* [WRITTEN REQUEST]: Repeat the whole of the data, keeping every detail the same.

* [SOURCE DATA]:
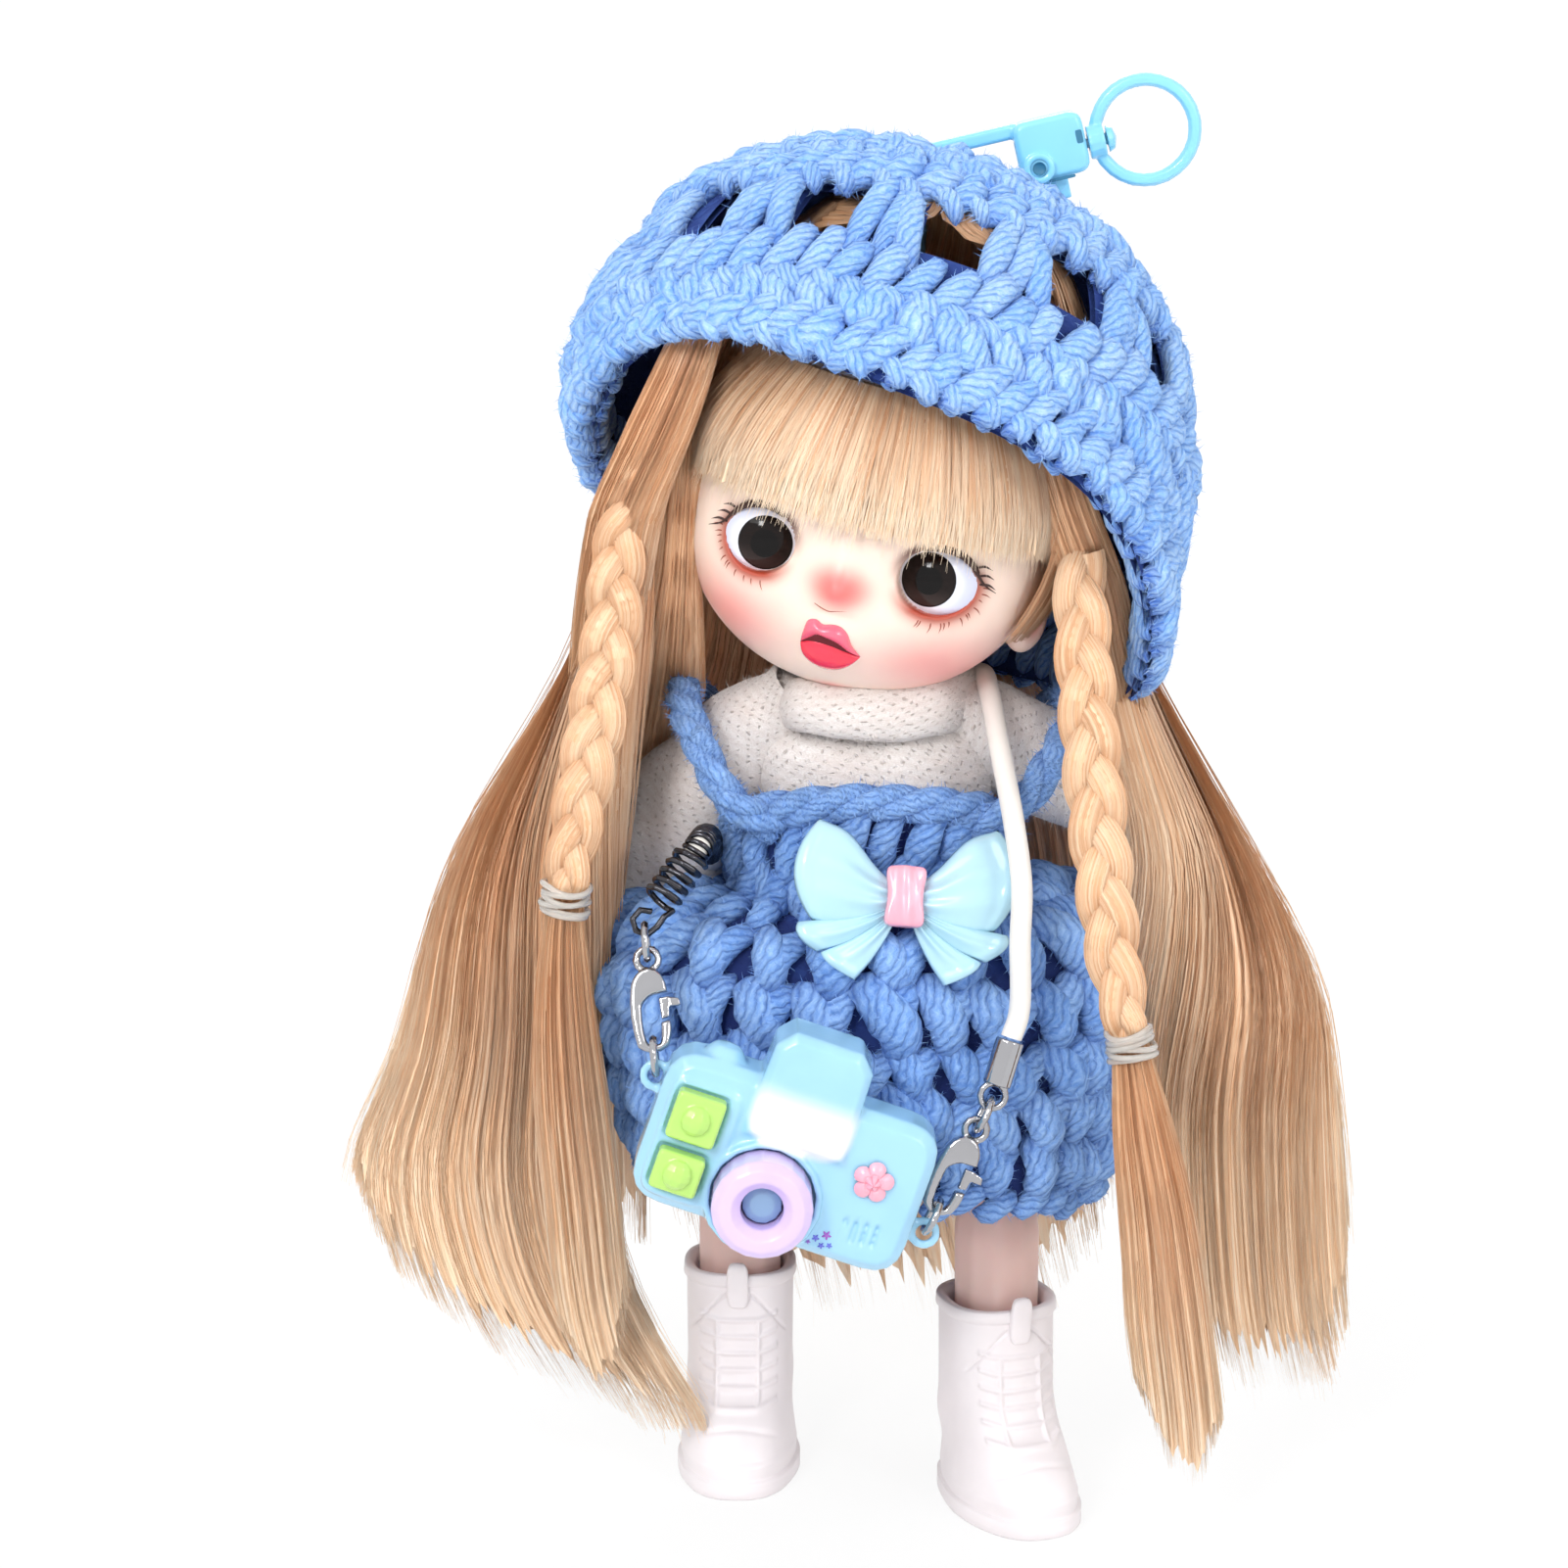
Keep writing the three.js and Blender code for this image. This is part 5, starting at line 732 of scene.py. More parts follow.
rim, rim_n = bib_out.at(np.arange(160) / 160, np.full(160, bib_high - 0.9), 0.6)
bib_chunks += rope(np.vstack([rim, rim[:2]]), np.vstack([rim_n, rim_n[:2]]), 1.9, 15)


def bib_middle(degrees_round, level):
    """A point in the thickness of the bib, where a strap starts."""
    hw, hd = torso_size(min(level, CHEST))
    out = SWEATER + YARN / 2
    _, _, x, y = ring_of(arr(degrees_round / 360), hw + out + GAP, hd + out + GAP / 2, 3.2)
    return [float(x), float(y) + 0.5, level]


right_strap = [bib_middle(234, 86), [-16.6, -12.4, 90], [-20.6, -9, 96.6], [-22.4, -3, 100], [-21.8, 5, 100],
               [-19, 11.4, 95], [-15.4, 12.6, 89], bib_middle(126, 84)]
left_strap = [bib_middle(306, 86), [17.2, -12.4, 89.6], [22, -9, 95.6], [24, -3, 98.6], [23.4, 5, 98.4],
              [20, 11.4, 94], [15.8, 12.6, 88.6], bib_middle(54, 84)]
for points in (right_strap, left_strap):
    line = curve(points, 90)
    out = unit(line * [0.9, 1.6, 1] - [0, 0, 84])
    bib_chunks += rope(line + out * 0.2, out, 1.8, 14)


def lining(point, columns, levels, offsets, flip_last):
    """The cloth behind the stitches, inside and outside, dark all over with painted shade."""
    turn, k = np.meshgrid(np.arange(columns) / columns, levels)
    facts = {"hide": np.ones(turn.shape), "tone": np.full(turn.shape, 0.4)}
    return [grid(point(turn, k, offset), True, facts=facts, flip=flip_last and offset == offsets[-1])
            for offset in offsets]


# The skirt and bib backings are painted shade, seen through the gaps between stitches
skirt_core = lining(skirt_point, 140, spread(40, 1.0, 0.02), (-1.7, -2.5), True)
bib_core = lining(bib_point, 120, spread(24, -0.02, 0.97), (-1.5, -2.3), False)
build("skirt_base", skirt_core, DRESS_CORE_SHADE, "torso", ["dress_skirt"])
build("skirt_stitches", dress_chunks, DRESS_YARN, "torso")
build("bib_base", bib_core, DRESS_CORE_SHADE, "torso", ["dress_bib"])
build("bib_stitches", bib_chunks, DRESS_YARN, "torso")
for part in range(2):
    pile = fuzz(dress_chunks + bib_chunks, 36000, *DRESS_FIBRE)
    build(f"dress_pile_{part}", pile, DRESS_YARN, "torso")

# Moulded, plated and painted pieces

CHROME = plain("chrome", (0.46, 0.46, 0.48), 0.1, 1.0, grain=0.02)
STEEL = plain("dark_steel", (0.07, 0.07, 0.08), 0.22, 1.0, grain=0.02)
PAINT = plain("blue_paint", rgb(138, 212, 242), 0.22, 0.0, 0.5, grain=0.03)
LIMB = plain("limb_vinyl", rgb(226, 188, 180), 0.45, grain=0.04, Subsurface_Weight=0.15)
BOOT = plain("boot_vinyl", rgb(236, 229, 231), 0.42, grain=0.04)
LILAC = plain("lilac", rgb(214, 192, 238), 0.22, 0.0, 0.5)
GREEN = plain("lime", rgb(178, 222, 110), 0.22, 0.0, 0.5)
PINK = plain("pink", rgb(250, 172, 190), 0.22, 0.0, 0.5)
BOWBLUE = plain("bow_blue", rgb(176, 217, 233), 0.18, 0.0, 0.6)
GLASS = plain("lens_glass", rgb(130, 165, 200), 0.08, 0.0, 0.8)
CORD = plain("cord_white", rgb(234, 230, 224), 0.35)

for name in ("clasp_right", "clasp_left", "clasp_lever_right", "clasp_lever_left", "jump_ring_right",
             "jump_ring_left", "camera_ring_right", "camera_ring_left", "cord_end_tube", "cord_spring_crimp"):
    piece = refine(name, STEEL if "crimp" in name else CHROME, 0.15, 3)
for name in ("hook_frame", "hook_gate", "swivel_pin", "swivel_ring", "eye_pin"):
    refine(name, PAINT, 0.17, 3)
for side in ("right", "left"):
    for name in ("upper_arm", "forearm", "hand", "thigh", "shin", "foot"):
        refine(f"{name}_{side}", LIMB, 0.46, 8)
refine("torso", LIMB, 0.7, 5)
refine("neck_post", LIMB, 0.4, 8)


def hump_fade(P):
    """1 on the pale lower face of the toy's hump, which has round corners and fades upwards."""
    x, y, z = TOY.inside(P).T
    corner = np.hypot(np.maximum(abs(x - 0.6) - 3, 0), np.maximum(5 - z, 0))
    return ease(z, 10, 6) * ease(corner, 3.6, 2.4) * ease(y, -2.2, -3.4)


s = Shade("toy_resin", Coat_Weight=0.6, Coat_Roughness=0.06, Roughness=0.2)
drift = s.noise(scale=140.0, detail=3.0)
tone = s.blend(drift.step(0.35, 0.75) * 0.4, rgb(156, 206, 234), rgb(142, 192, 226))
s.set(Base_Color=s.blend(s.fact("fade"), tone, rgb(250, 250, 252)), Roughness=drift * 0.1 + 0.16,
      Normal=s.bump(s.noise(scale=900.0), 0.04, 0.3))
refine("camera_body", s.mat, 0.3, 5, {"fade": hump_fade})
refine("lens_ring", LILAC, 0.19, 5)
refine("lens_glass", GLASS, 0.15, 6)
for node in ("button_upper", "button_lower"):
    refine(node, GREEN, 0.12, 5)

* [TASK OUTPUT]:
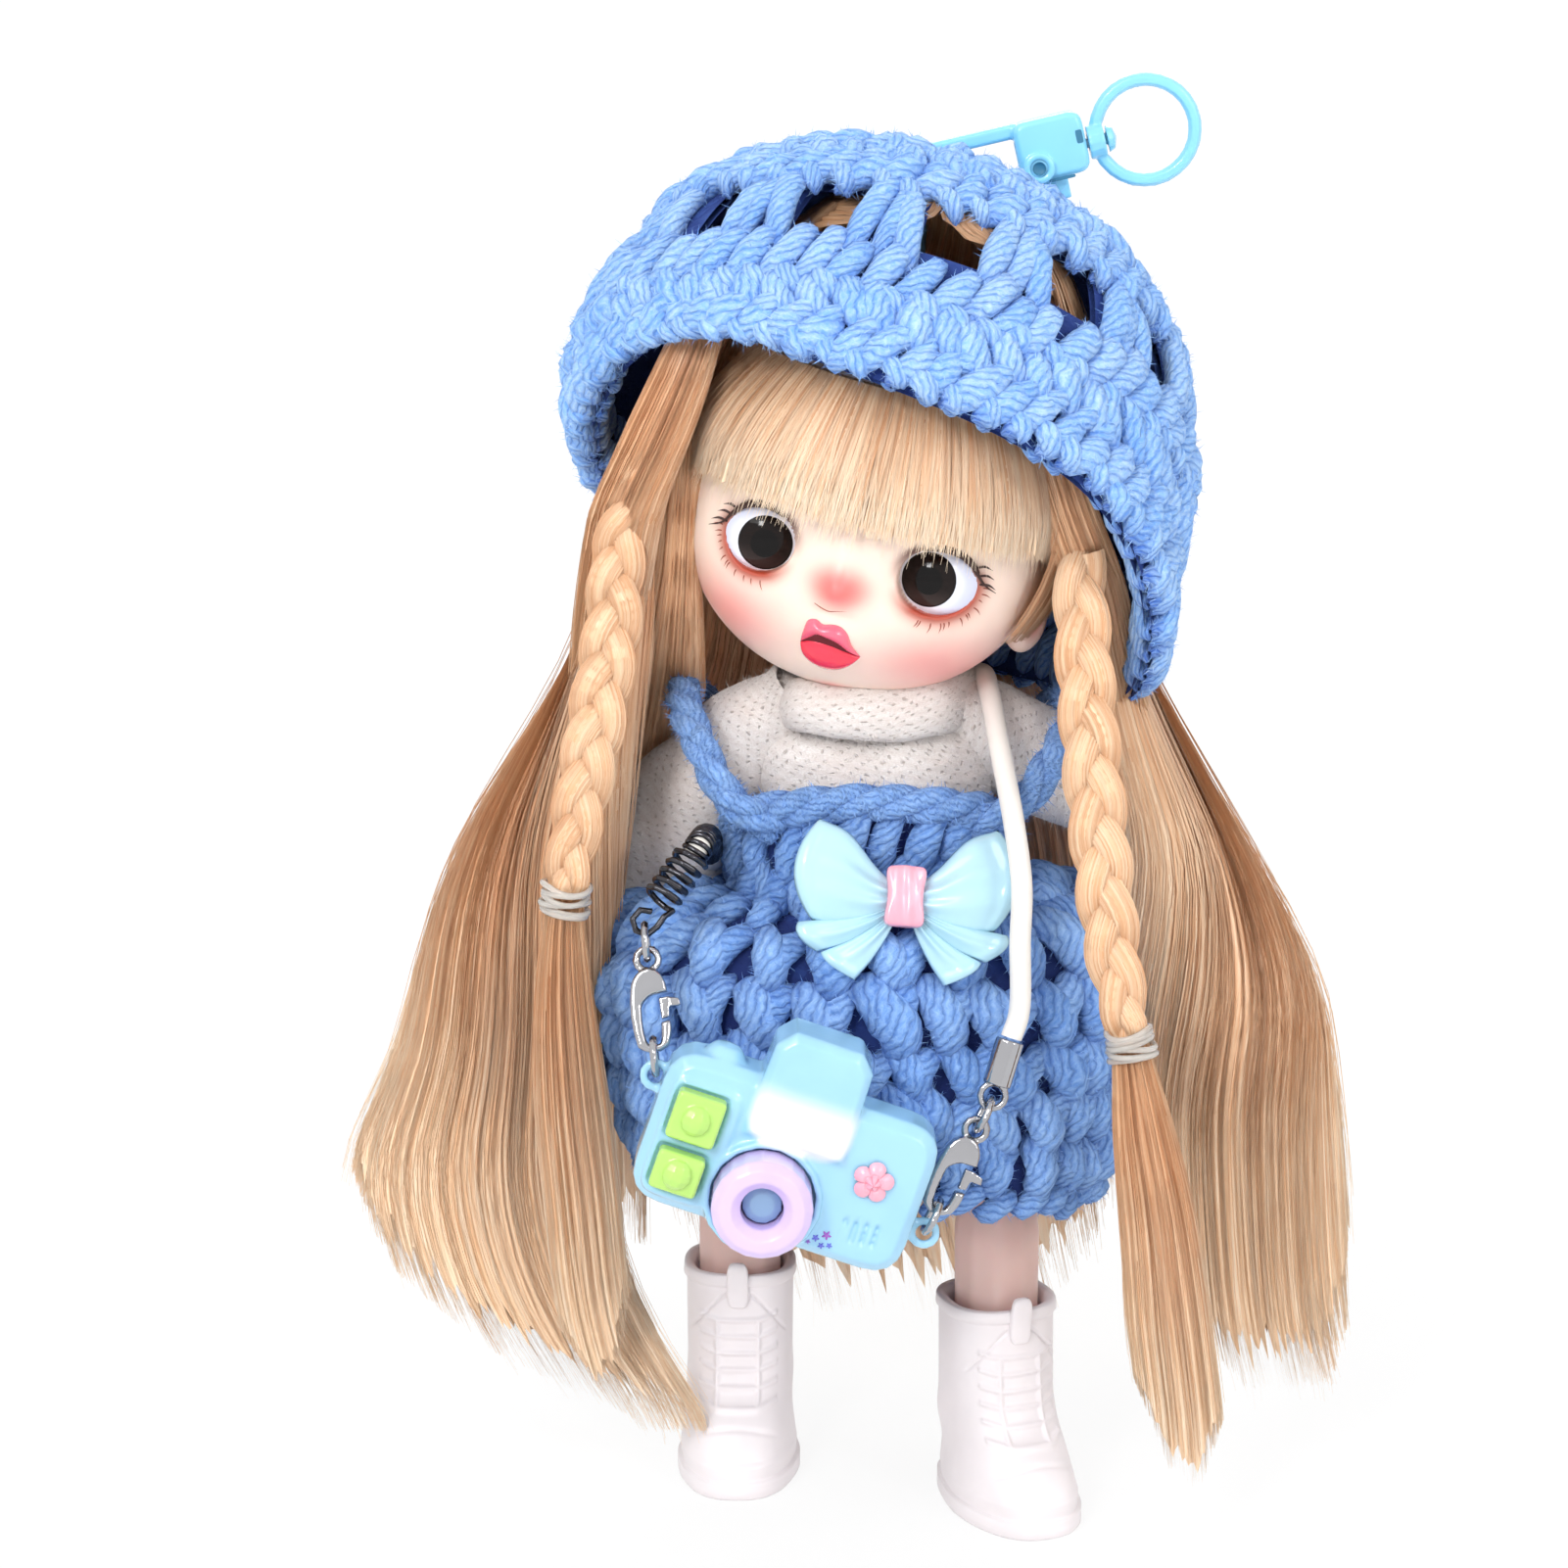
Keep writing the three.js and Blender code for this image. This is part 5, starting at line 732 of scene.py. More parts follow.
rim, rim_n = bib_out.at(np.arange(160) / 160, np.full(160, bib_high - 0.9), 0.6)
bib_chunks += rope(np.vstack([rim, rim[:2]]), np.vstack([rim_n, rim_n[:2]]), 1.9, 15)


def bib_middle(degrees_round, level):
    """A point in the thickness of the bib, where a strap starts."""
    hw, hd = torso_size(min(level, CHEST))
    out = SWEATER + YARN / 2
    _, _, x, y = ring_of(arr(degrees_round / 360), hw + out + GAP, hd + out + GAP / 2, 3.2)
    return [float(x), float(y) + 0.5, level]


right_strap = [bib_middle(234, 86), [-16.6, -12.4, 90], [-20.6, -9, 96.6], [-22.4, -3, 100], [-21.8, 5, 100],
               [-19, 11.4, 95], [-15.4, 12.6, 89], bib_middle(126, 84)]
left_strap = [bib_middle(306, 86), [17.2, -12.4, 89.6], [22, -9, 95.6], [24, -3, 98.6], [23.4, 5, 98.4],
              [20, 11.4, 94], [15.8, 12.6, 88.6], bib_middle(54, 84)]
for points in (right_strap, left_strap):
    line = curve(points, 90)
    out = unit(line * [0.9, 1.6, 1] - [0, 0, 84])
    bib_chunks += rope(line + out * 0.2, out, 1.8, 14)


def lining(point, columns, levels, offsets, flip_last):
    """The cloth behind the stitches, inside and outside, dark all over with painted shade."""
    turn, k = np.meshgrid(np.arange(columns) / columns, levels)
    facts = {"hide": np.ones(turn.shape), "tone": np.full(turn.shape, 0.4)}
    return [grid(point(turn, k, offset), True, facts=facts, flip=flip_last and offset == offsets[-1])
            for offset in offsets]


# The skirt and bib backings are painted shade, seen through the gaps between stitches
skirt_core = lining(skirt_point, 140, spread(40, 1.0, 0.02), (-1.7, -2.5), True)
bib_core = lining(bib_point, 120, spread(24, -0.02, 0.97), (-1.5, -2.3), False)
build("skirt_base", skirt_core, DRESS_CORE_SHADE, "torso", ["dress_skirt"])
build("skirt_stitches", dress_chunks, DRESS_YARN, "torso")
build("bib_base", bib_core, DRESS_CORE_SHADE, "torso", ["dress_bib"])
build("bib_stitches", bib_chunks, DRESS_YARN, "torso")
for part in range(2):
    pile = fuzz(dress_chunks + bib_chunks, 36000, *DRESS_FIBRE)
    build(f"dress_pile_{part}", pile, DRESS_YARN, "torso")

# Moulded, plated and painted pieces

CHROME = plain("chrome", (0.46, 0.46, 0.48), 0.1, 1.0, grain=0.02)
STEEL = plain("dark_steel", (0.07, 0.07, 0.08), 0.22, 1.0, grain=0.02)
PAINT = plain("blue_paint", rgb(138, 212, 242), 0.22, 0.0, 0.5, grain=0.03)
LIMB = plain("limb_vinyl", rgb(226, 188, 180), 0.45, grain=0.04, Subsurface_Weight=0.15)
BOOT = plain("boot_vinyl", rgb(236, 229, 231), 0.42, grain=0.04)
LILAC = plain("lilac", rgb(214, 192, 238), 0.22, 0.0, 0.5)
GREEN = plain("lime", rgb(178, 222, 110), 0.22, 0.0, 0.5)
PINK = plain("pink", rgb(250, 172, 190), 0.22, 0.0, 0.5)
BOWBLUE = plain("bow_blue", rgb(176, 217, 233), 0.18, 0.0, 0.6)
GLASS = plain("lens_glass", rgb(130, 165, 200), 0.08, 0.0, 0.8)
CORD = plain("cord_white", rgb(234, 230, 224), 0.35)

for name in ("clasp_right", "clasp_left", "clasp_lever_right", "clasp_lever_left", "jump_ring_right",
             "jump_ring_left", "camera_ring_right", "camera_ring_left", "cord_end_tube", "cord_spring_crimp"):
    piece = refine(name, STEEL if "crimp" in name else CHROME, 0.15, 3)
for name in ("hook_frame", "hook_gate", "swivel_pin", "swivel_ring", "eye_pin"):
    refine(name, PAINT, 0.17, 3)
for side in ("right", "left"):
    for name in ("upper_arm", "forearm", "hand", "thigh", "shin", "foot"):
        refine(f"{name}_{side}", LIMB, 0.46, 8)
refine("torso", LIMB, 0.7, 5)
refine("neck_post", LIMB, 0.4, 8)


def hump_fade(P):
    """1 on the pale lower face of the toy's hump, which has round corners and fades upwards."""
    x, y, z = TOY.inside(P).T
    corner = np.hypot(np.maximum(abs(x - 0.6) - 3, 0), np.maximum(5 - z, 0))
    return ease(z, 10, 6) * ease(corner, 3.6, 2.4) * ease(y, -2.2, -3.4)


s = Shade("toy_resin", Coat_Weight=0.6, Coat_Roughness=0.06, Roughness=0.2)
drift = s.noise(scale=140.0, detail=3.0)
tone = s.blend(drift.step(0.35, 0.75) * 0.4, rgb(156, 206, 234), rgb(142, 192, 226))
s.set(Base_Color=s.blend(s.fact("fade"), tone, rgb(250, 250, 252)), Roughness=drift * 0.1 + 0.16,
      Normal=s.bump(s.noise(scale=900.0), 0.04, 0.3))
refine("camera_body", s.mat, 0.3, 5, {"fade": hump_fade})
refine("lens_ring", LILAC, 0.19, 5)
refine("lens_glass", GLASS, 0.15, 6)
for node in ("button_upper", "button_lower"):
    refine(node, GREEN, 0.12, 5)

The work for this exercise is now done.